The box office and Oscar success of the movie prompted Bob Arum to search for the perfect encore. It led to the unthinkable; Martin and Rijker signing contracts to finally throw down the gauntlet – this time in the ring.
Playing on the movie’s title, the theme for the fight was “Million Dollar Lady.” Both fighters were guaranteed a purse of $250,000, with Arum offering an additional $750,000 to the victor, who would become the first fighter in women’s boxing history to earn $1,000,000 for a single fight.
Both appeared on numerous talk shows, and also held a national conference call weeks before the fight. Even the timing seemed to be perfect, with “Million Dollar Baby” released on DVD less than three weeks before the fight was scheduled to go down (July 30). Things were going smooth; almost too smooth.
Suddenly, the inevitable occurred: an injury forces the fight to be postponed.

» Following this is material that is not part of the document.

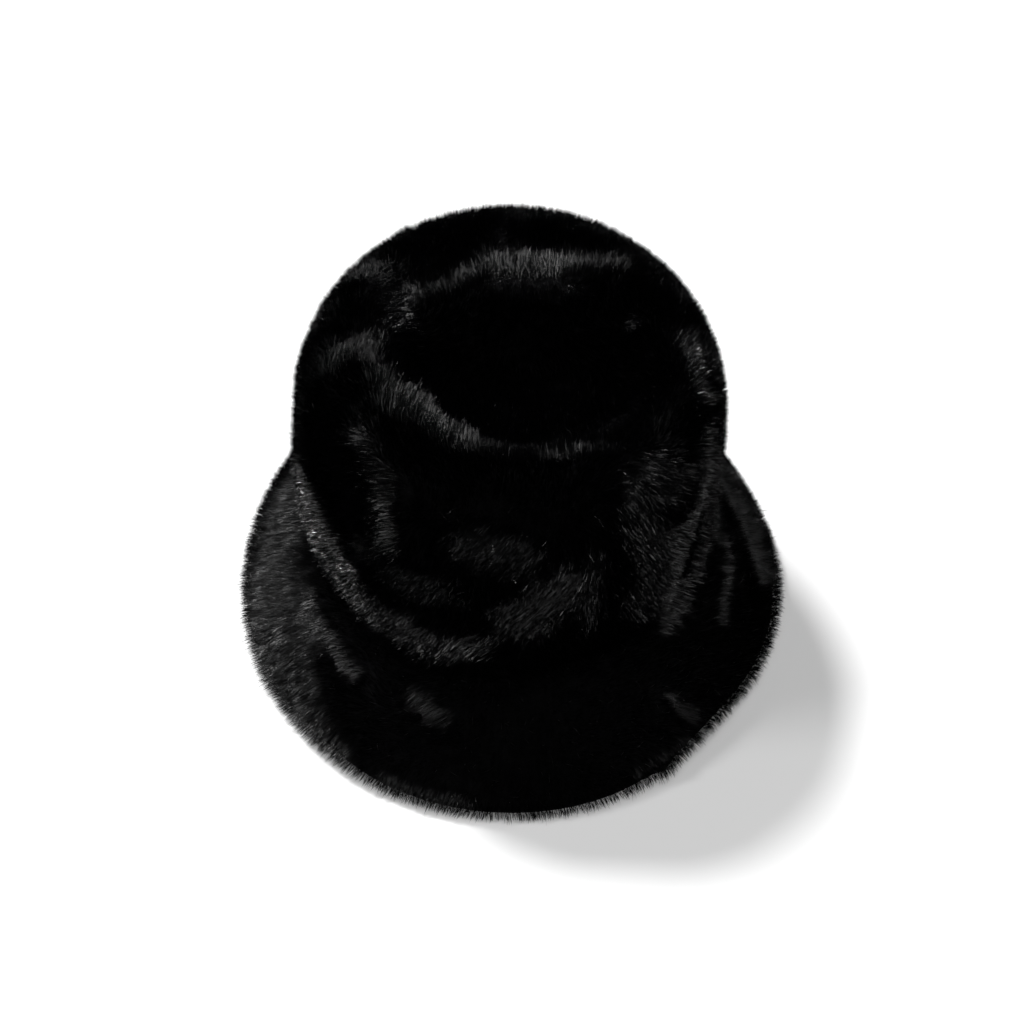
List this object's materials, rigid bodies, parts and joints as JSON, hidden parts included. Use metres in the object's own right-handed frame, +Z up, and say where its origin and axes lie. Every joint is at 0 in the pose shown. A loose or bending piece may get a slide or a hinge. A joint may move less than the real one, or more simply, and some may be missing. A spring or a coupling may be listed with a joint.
{
  "type": "faux fur bucket hat",
  "caption": "Black plush fur bucket hat with a rounded crown, a dented oval tip and a short sloping brim, standing on its hem.",
  "frame": {"origin": "middle of the hat's footprint, on the surface that the hem stands on", "axes": "+Z up through the crown, -Y out of the hat's front, +X to the right when the hat is seen from its front"},
  "size_m": [0.2614, 0.3002, 0.1606],
  "materials": {
    "black_fur": "short dense plush pile, combed in patches, with a soft cool sheen"
  },
  "bodies": {
    "root": {"crown_tip": "black_fur", "band_left": "black_fur", "band_right": "black_fur", "brim_left": "black_fur", "brim_right": "black_fur"}
  },
  "joints": []
}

The first sign of Armageddon was the cancellation of the highly anticipated flyweight scrap between long-reigning WBC champ Pongsaklek Wongjongkam and thrill-a-minute mandatory challenger Jorge Arce. The bout was to serve as co-feature, and lend instant credibility to those who viewed the card as a gimmick. When Wongjongkam declined on a first time trip to the States, Arce was offered Angel Priolo as a replacement.

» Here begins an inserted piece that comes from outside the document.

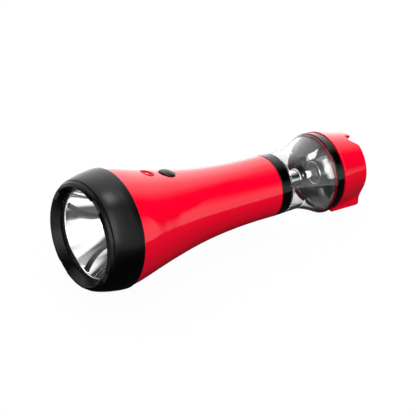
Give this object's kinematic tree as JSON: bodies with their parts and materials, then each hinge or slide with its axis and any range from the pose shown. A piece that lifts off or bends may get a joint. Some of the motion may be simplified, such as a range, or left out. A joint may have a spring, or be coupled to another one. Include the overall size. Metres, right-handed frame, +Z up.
{
  "type": "hand crank flashlight",
  "caption": "Hand torch with a flared head, top button, clear lantern globe near the tail and a crank arm that folds into its rear face.",
  "frame": {"origin": "centre of the bounding box in plan, at the ground that the bezel and the rear collar rest on", "axes": "+X from the lamp head towards the tail, +Z up through the button line, +Y completes a right-handed set; the torch's own axis falls about 4.1 degrees towards the tail as it lies"},
  "size_m": [0.2478, 0.0878, 0.0876],
  "materials": {
    "red_shell": "glossy red moulded plastic",
    "black_bezel": "satin black moulded plastic",
    "black_gloss": "glossy black moulded plastic",
    "black_button": "satin black plastic",
    "black_arm": "satin black plastic",
    "black_moulding": "matt black plastic",
    "clear_lens": "clear plastic",
    "clear_globe": "clear plastic",
    "rubber_seal": "black rubber",
    "mirror_coat": "bright metallised plastic",
    "chromed_post": "bright metallised plastic",
    "lamp_cap": "milky lamp resin",
    "signal_lens": "pink tinted clear plastic",
    "board": "green lacquered board",
    "alloy": "plain aluminium",
    "brass_part": "plain brass",
    "steel_part": "plain steel",
    "magnet": "dark sintered magnet",
    "copper_wire": "lacquered copper wire",
    "gear_nylon": "natural nylon",
    "cell_wrap": "blue shrink sleeve on a metal can"
  },
  "bodies": {
    "torch": {"bezel_ring": "black_bezel", "front_lens": "clear_lens", "lens_gasket": "rubber_seal", "head_reflector": "mirror_coat", "head_led": "lamp_cap", "head_led_board": "board", "head_heatsink": "alloy", "led_screw_1": "steel_part", "led_screw_2": "steel_part", "body_shell": "red_shell", "switch_housing": "black_moulding", "control_board": "board", "indicator_lens": "signal_lens", "indicator_led": "signal_lens", "battery_tray": "black_moulding", "battery_contact_front": "brass_part", "battery_contact_rear": "brass_part", "battery_cell": "cell_wrap", "front_collar": "black_gloss", "lantern_globe": "clear_globe", "lantern_post": "chromed_post", "lantern_led": "lamp_cap", "lantern_bowl": "mirror_coat", "rear_collar": "black_gloss", "gear_plate": "alloy", "shaft_bush": "brass_part", "generator_can": "steel_part", "generator_stator": "steel_part", "generator_coil_1": "copper_wire", "generator_coil_2": "copper_wire", "generator_coil_3": "copper_wire", "generator_coil_4": "copper_wire", "generator_coil_5": "copper_wire", "generator_coil_6": "copper_wire", "generator_cover": "steel_part", "step_pin": "steel_part", "plate_screw_1": "steel_part", "plate_screw_2": "steel_part", "plate_screw_3": "steel_part", "tail_cap": "red_shell"},
    "crank": {"crank_disc": "red_shell", "crank_shaft": "steel_part", "drive_gear": "gear_nylon", "hinge_pin": "steel_part"},
    "arm": {"crank_arm": "black_arm", "knob_rivet": "steel_part"},
    "knob": {"crank_knob": "black_moulding"},
    "step_wheel": {"step_gear": "gear_nylon"},
    "rotor": {"generator_rotor": "magnet", "generator_pinion": "brass_part"},
    "button": {"switch_button": "black_button", "switch_plunger": "brass_part"}
  },
  "joints": [
    {"name": "button_press", "type": "slide", "parent": "torch", "child": "button", "axis": [-0.2832, 0, -0.959], "range_m": [0, 0.0012], "stiffness_N_per_m": 800, "springref_m": -0.001},
    {"name": "crank_spin", "type": "hinge", "parent": "torch", "child": "crank", "pos_m": [0.11474, 0, 0.02881], "axis": [0.9975, 0, -0.0711], "continuous": true},
    {"name": "crank_fold", "type": "hinge", "parent": "crank", "child": "arm", "pos_m": [0.11946, -0.00149, 0.01907], "axis": [-0.0111, 0.9877, -0.156], "range_deg": [0, 160]},
    {"name": "knob_spin", "type": "hinge", "parent": "arm", "child": "knob", "pos_m": [0.11744, 0.002, 0.0413], "axis": [0.9975, 0, -0.0711], "continuous": true},
    {"name": "step_spin", "type": "hinge", "parent": "torch", "child": "step_wheel", "pos_m": [0.10264, -0.01236, 0.03627], "axis": [0.9975, 0, -0.0711], "continuous": true},
    {"name": "rotor_spin", "type": "hinge", "parent": "torch", "child": "rotor", "pos_m": [0.10317, -0.0022, 0.0437], "axis": [0.9975, 0, -0.0711], "continuous": true}
  ],
  "couplings": [
    {"joint": "step_spin", "follows": "crank_spin", "ratio": -3},
    {"joint": "rotor_spin", "follows": "crank_spin", "ratio": 7.8}
  ]
}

When Rijker went down with a torn Achilles tendon, no replacement would be offered. The card, which reportedly suffered a great deal at the ticket booth, was announced as “postponed for a later date.” That later date would figure to be no sooner than 2006, regardless of how long it takes for Rijker to heal.
The best thing would be to cancel the fight, and the idea of it, altogether. Public interest dried up a long time ago, and not even an attempted piggybacking of Hollywood’s contribution to the sport raised eyebrows. By the time Rijker heals, the momentum will have once again been squandered. People will have already discovered that MDB was far more Hollywood than it was a realistic portrayal of the sport.
They have already discovered that the chances of this fight ever happening is just as fictitious.